-------- Supplied records

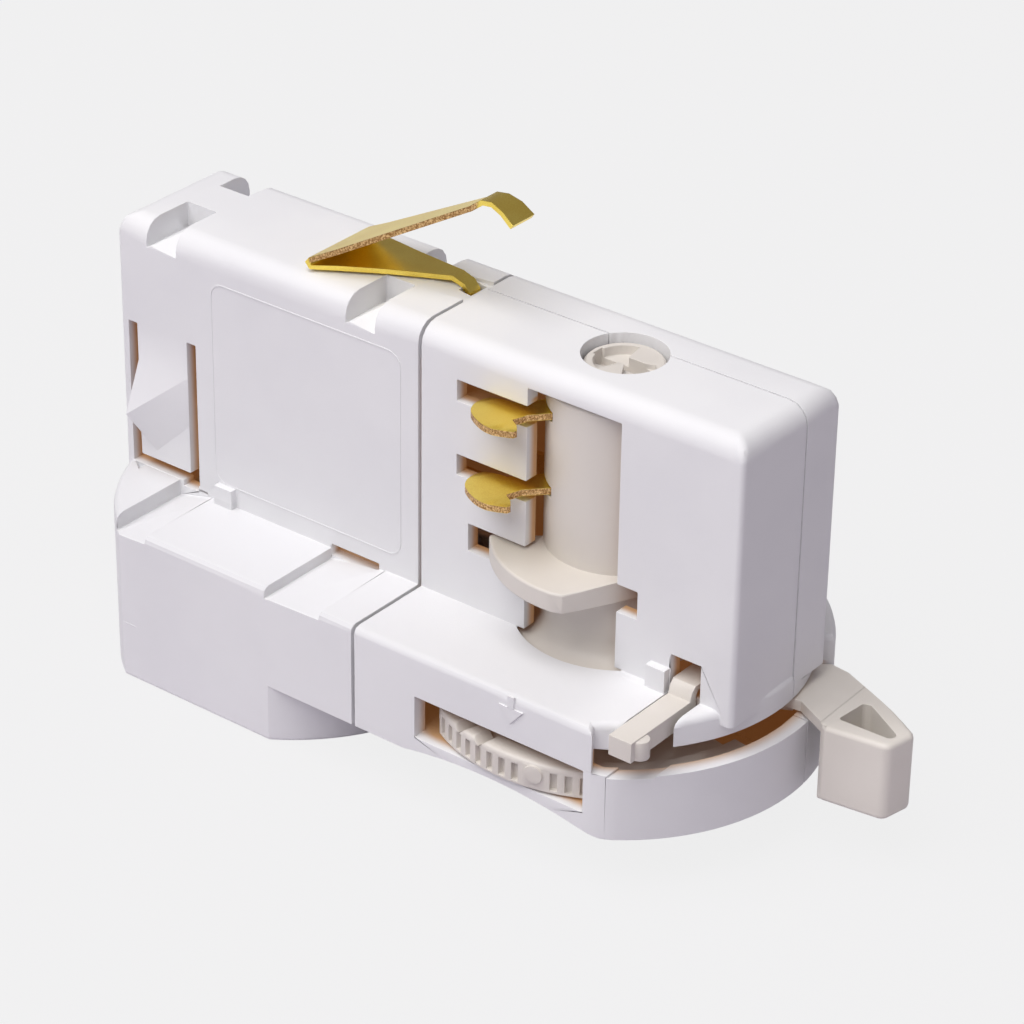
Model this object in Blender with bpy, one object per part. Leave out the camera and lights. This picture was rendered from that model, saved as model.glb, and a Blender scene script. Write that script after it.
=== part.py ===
"""Track light adapter: joins a spotlight to a three-circuit lighting track.

Sizes are in millimetres and angles in degrees. The helpers turn them into metres.
X runs along the adapter, +Y to its back and +Z up into the track.
The origin is the middle of the stem hole, on the underside of the boss.
"""

import math

import bmesh
import bpy
from mathutils import Matrix, Vector

MM = 0.001

# Gaps
SEAT_GAP = 0.3
RUNNING_GAP = 0.35
SHELL_SEAM = 0.14
HOUSING_SPLIT = 0.4

# Walls
HEAD_WALL = 1.6
END_WALL = 1.8
TOP_WALL = 1.8
END_TOP_WALL = 4.3
SKIRT_WALL = 1.7
PLATE_THICKNESS = 2.9
FLOOR_THICKNESS = 1.8

# Head, which enters the track
HEAD_WIDTH = 15.8
HEAD_HEIGHT = 29.2
HEAD_LEFT = -19.1
HEAD_ROUND = 2.2
HEAD_SIDE_ROUND = 0.6
SPLIT_X = 20.9
SEAM_Y = 2.3

# Skirt, which stays below the track
SKIRT_WIDTH = 36.6
SKIRT_DEPTH = 11.5
SKIRT_ROUND = 0.8
BOSS_DEPTH = 6.6
END_ARC = (2.1, SKIRT_WIDTH / 2 + 3.9)
BOSS_ARC = (-2.1, SKIRT_WIDTH / 2 + 3.4)
LEDGE_Z = SKIRT_DEPTH + BOSS_DEPTH
ARCH_RISE = 1.0
ARCH_START = 6.4
ARCH_END = 27.6

# Stem
STEM_HOLE = 10.2
NUT_ACROSS_FLATS = 14.0
NUT_HEIGHT = 4.0
NUT_BORE = 8.8

# Lock
LOCK_X = 39.7
DRUM_RADIUS = 7.5
SPIGOT_RADIUS = 4.0
SPIGOT_RECESS = 0.8
FLANGE_RADIUS = 9.9
FLANGE_TOP = -0.9
FLANGE_HEIGHT = 1.3
SPINDLE_RADIUS = 3.0
LOCK_SWING = 64.0
WINDOW_WIDTH = 11.1
WINDOW_TOP = HEAD_HEIGHT - 2.45
DRUM_TOP = WINDOW_TOP - RUNNING_GAP
WING_RADIUS = 12.75
WING_LOW = 6.7
WING_HEIGHT = 2.25
WING_START = -143.0
WING_END = -84.0
WING_SLOT_REACH = 12.65
WING_SLOT_GAP = 0.4

# Contact blades
BLADE_THICKNESS = 0.75
BLADE_LEVELS = {"lower": HEAD_HEIGHT - 14.1, "upper": HEAD_HEIGHT - 5.95}
BLADE_DIRECTION = -140.0
BLADE_ROOT = 3.4
BLADE_SLOT_GAP = 0.78
BLADE_SLOT_REACH = 14.15
BLADE_RELIEF = 1.15

# Lever
NOSE_RADIUS = SKIRT_WIDTH / 2 + 3.3
PLATE_RADIUS = NOSE_RADIUS - 1.8
NOSE_CORNER = 5.0
NOSE_DROP = 0.5
LEVER_SLOT_LOW = 4.75
LEVER_SLOT_START = -59.5
LEVER_SLOT_END = 29.2
LEVER_TOP = 3.2
LEVER_PLATE = 1.7
LEVER_NECK = 1.2
LEVER_HUB_RADIUS = 7.6
GRIP_HEIGHT = 8.6
GRIP_ROUND = 0.55

# Selector dial
DIAL_RADIUS = SKIRT_WIDTH / 2 + 0.6
DIAL_RIM = 2.2
DIAL_EDGE = 0.45
DIAL_TOP = 6.3
DIAL_HEIGHT = 3.0
DIAL_WEB = 0.8
DIAL_WEB_TOP = 0.9
DIAL_HUB_RADIUS = 6.2
DIAL_START = -119.0
DIAL_SPAN = 109.5
DIAL_STEP = 26.0
DIAL_MARK = -77.75
DIAL_PAD = 6.3
DIAL_PITCH = 4.6
DIAL_GROOVE = 0.55
DIAL_GROOVE_WIDTH = 0.75
DIAL_WINDOW = (-10.9, 9.8)
DIAL_WINDOW_TOP = 4.9
DIAL_WINDOW_LOW = 9.6

# Interlock
BAR_LEFT = 12.45
BAR_WIDTH = 2.65
BAR_TOP = 0.2
BAR_THICKNESS = 2.2
BAR_REACH = 18.0
BAR_STEP_TOP = 1.6
BAR_TAIL = 3.2
BAR_SIDE_GAP = 0.3
INTERLOCK_WINDOW_TOP = 4.1
SPRING_WIRE = 0.35
SPRING_RADIUS = 0.95
SPRING_SEAT_DEPTH = 1.5

# Latch tongues
TONGUE_LEFT = -16.8
TONGUE_WIDTH = 6.9
TONGUE_TOP = 17.1
TONGUE_BOTTOM = 1.85
BLOCK_END = -11.4
BLOCK_RISE = 0.6
TONGUE_SLOT = 1.2
CATCH_START = 12.9
CATCH_RIDGE = 7.4
CATCH_TIP = 2.9
CATCH_HEIGHT = 2.2

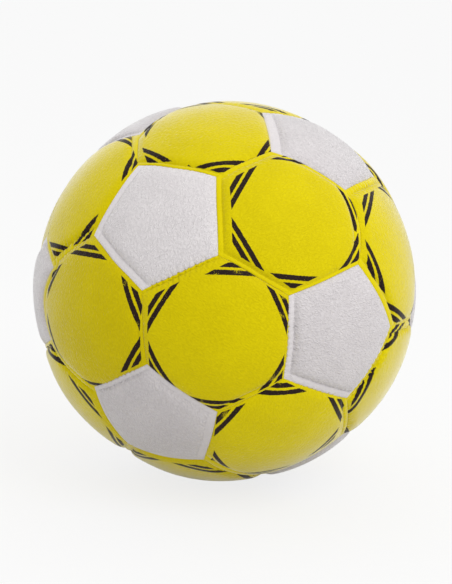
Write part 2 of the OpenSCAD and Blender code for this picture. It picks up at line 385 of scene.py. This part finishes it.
def panel_ring(name, sides, distance, hole_r):
    """Points round the panel at a distance from its seams, on ever rounder rings towards its middle."""
    x, y, z = panel_frame(name)
    count = side_points(distance)
    share = np.arange(count) / count
    edge = np.vstack([seam.point(1 - share if backward else share) for seam, backward in sides])
    flat = np.stack([edge @ x, edge @ y], 1) / (edge @ z)[:, None]
    radius = np.linalg.norm(flat, axis=1)
    half = min(radius)
    inset = distance * mm / ball_r / half
    if inset > 1:
        wanted = hole_r / ball_r
    else:
        roundness = ramp((inset - 0.35) / 0.5)
        wanted = (1 - inset) * (radius * (1 - roundness) + half * roundness)
    flat = flat * (wanted / radius)[:, None]
    return unit(flat @ np.array([x, y]) + z)


# How far the valve pulls the leather down round its hole, and how wide about its axis
valve_dip_mm = 0.3
valve_dip_r = 7 * mm


def face_radius(name, sides, u, hole_r):
    """Height of the leather's face: bulge, shoulders, borders, creases and stitch marks."""
    cos_angle = u @ axes[name]
    face = bulge(cos_angle, crown_r[name.split("_")[0]])
    left, marks = 1.0, 0.0
    for seam, _ in sides:
        d, run = seam.distance_mm(u, name), seam.run_mm(u)
        owned = seam.owner == name
        fall = border_fall(d, seam.border_mm, seam.crisp) if owned else plain_fall(d)
        left = left * (1 - fall)
        marks = marks + stitch_marks_mm(seam, d, run, owned) + turned_in_mm(d)
    if hole_r:
        from_axis = np.arccos(np.clip(cos_angle, -1, 1)) * ball_r
        marks = marks + valve_dip_mm * np.exp(-(from_axis / valve_dip_r) ** 4)
    return seam_r + (face - seam_r) * left + (swell_mm(u) - marks) * mm


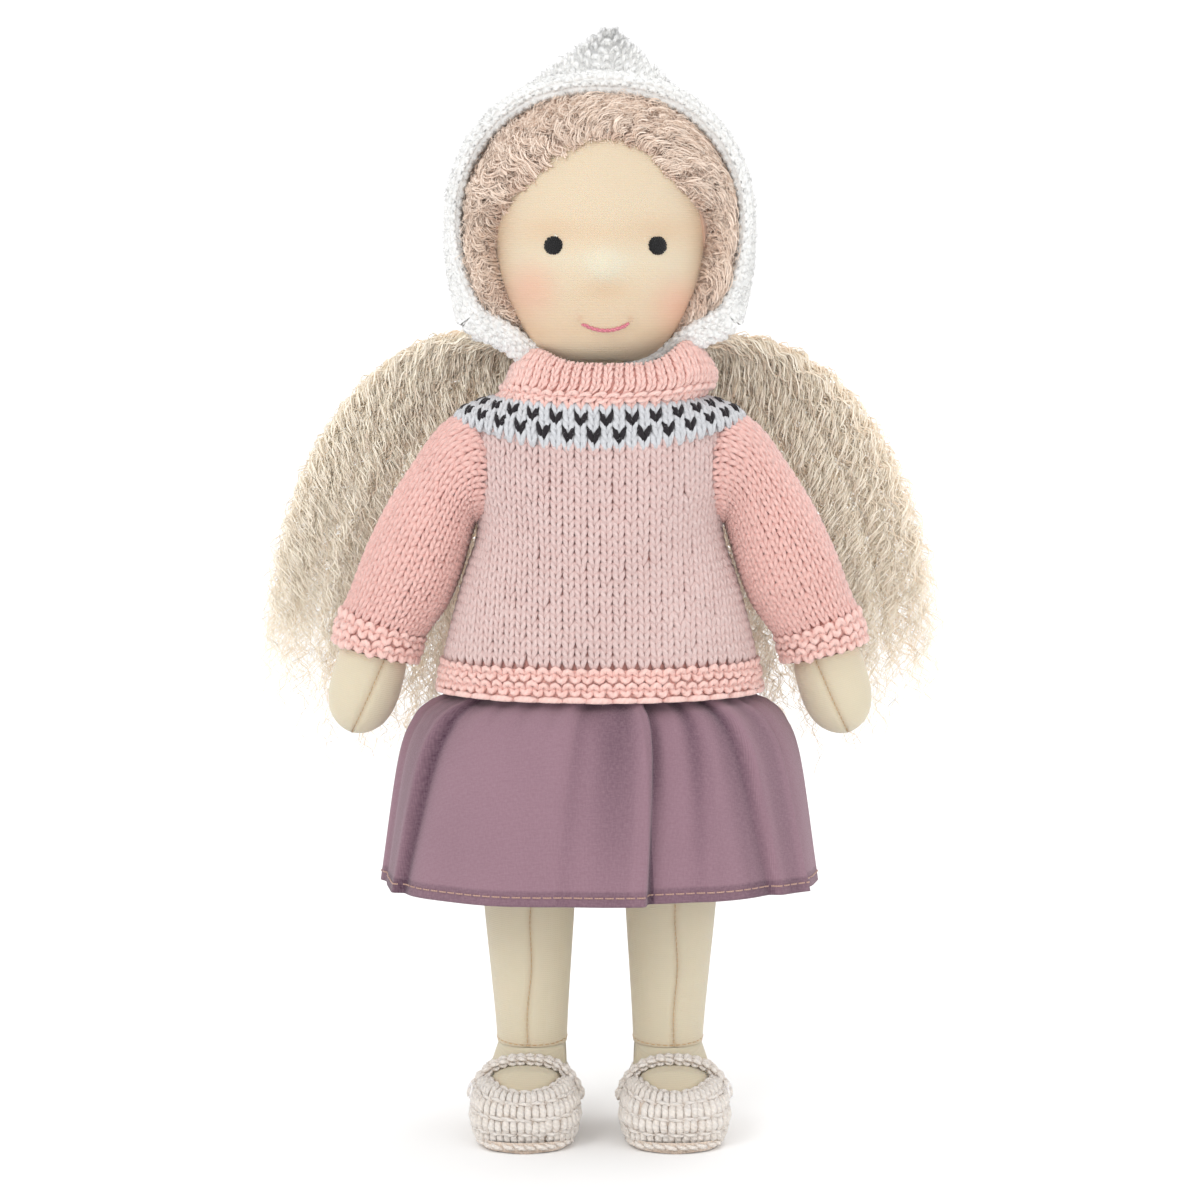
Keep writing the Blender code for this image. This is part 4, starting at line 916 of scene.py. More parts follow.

----------------

What to do: Begin at the top of the records above and quote each line exactly, ending with the line that contains "SEAM_Y = 2.3".

Exercise solution:
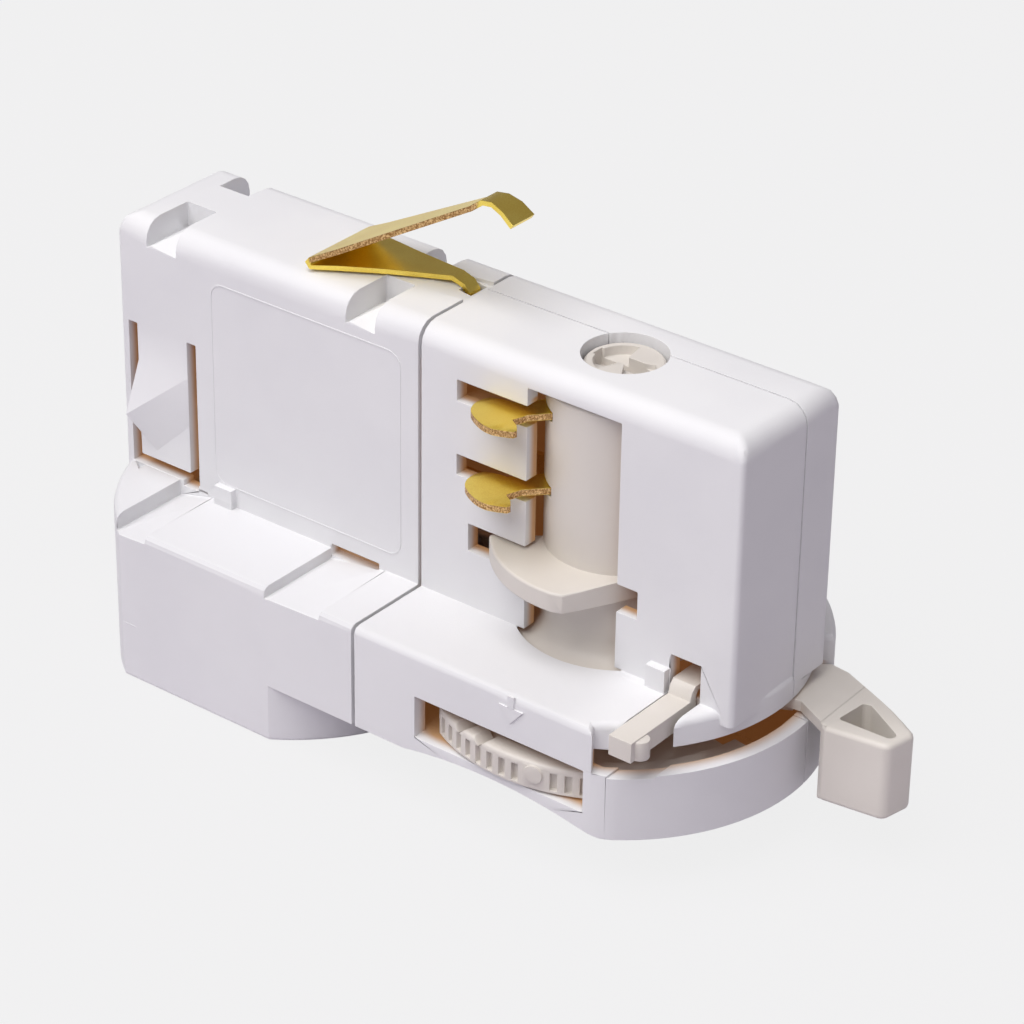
Model this object in Blender with bpy, one object per part. Leave out the camera and lights. This picture was rendered from that model, saved as model.glb, and a Blender scene script. Write that script after it.
=== part.py ===
"""Track light adapter: joins a spotlight to a three-circuit lighting track.

Sizes are in millimetres and angles in degrees. The helpers turn them into metres.
X runs along the adapter, +Y to its back and +Z up into the track.
The origin is the middle of the stem hole, on the underside of the boss.
"""

import math

import bmesh
import bpy
from mathutils import Matrix, Vector

MM = 0.001

# Gaps
SEAT_GAP = 0.3
RUNNING_GAP = 0.35
SHELL_SEAM = 0.14
HOUSING_SPLIT = 0.4

# Walls
HEAD_WALL = 1.6
END_WALL = 1.8
TOP_WALL = 1.8
END_TOP_WALL = 4.3
SKIRT_WALL = 1.7
PLATE_THICKNESS = 2.9
FLOOR_THICKNESS = 1.8

# Head, which enters the track
HEAD_WIDTH = 15.8
HEAD_HEIGHT = 29.2
HEAD_LEFT = -19.1
HEAD_ROUND = 2.2
HEAD_SIDE_ROUND = 0.6
SPLIT_X = 20.9
SEAM_Y = 2.3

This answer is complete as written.